The Halsbury's Laws of England, 4th Edition volume 1 at page 11 addresses the scope of an order of Mandamus as follows:-
“The order must command no more than the party against whom the application is made is legally bound to perform. Where a general duty is imposed, a Mandamus cannot require it to be done at once. Where a statute, which imposes a duty leaves discretion as to the mode of performing the duty in the hands of the party on whom the obligation is laid, a Mandamus cannot command the duty in question to be carried out in a specific way.”
Under the Physical Planning Act, the Respondents have the discretion to approve or reject applications for developments within their areas of jurisdiction. It is trite that the discretion by the Respondents has to be exercised judiciously. No evidence has been placed before this court to show that the Respondents did not exercise their discretion judiciously when they approved the Interested Party's application for the development of the 2nd floor on 30th December 2013 and this court cannot interfere with that discretion.
It may be true that the said approval was not done in accordance with the provisions of the Physical Planning Act. If that is the case, the Ex parte Applicant's remedy is to move the court appropriately to quash the said approval.

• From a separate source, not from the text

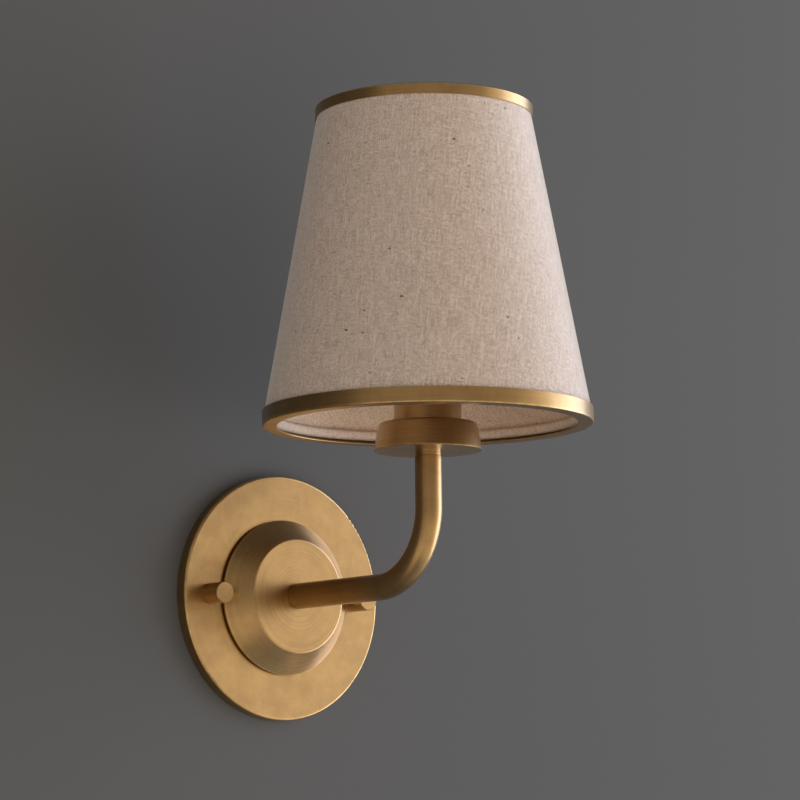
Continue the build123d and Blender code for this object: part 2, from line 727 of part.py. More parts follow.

The Respondents cannot be faulted for not approving the Interested Party’s application within 30 days as ordered by the court because there is no evidence that they were served with the Decree. The mere fact that the Applicant informed the 1st Respondent about the order vide a letter is not enough. A party can only be accused of not obeying a court order if it is shown that the order was indeed served upon it. No such evidence was placed before this court. In the circumstances, the court cannot compel the Respondents to comply with that which they were never served with in view of the fact that they were not parties to the suit.
For the reasons I have given above, I dismiss the Ex-parte Applicant's Application dated 16th September 2013 with costs.
Dated and delivered this 14thday of March, 2014.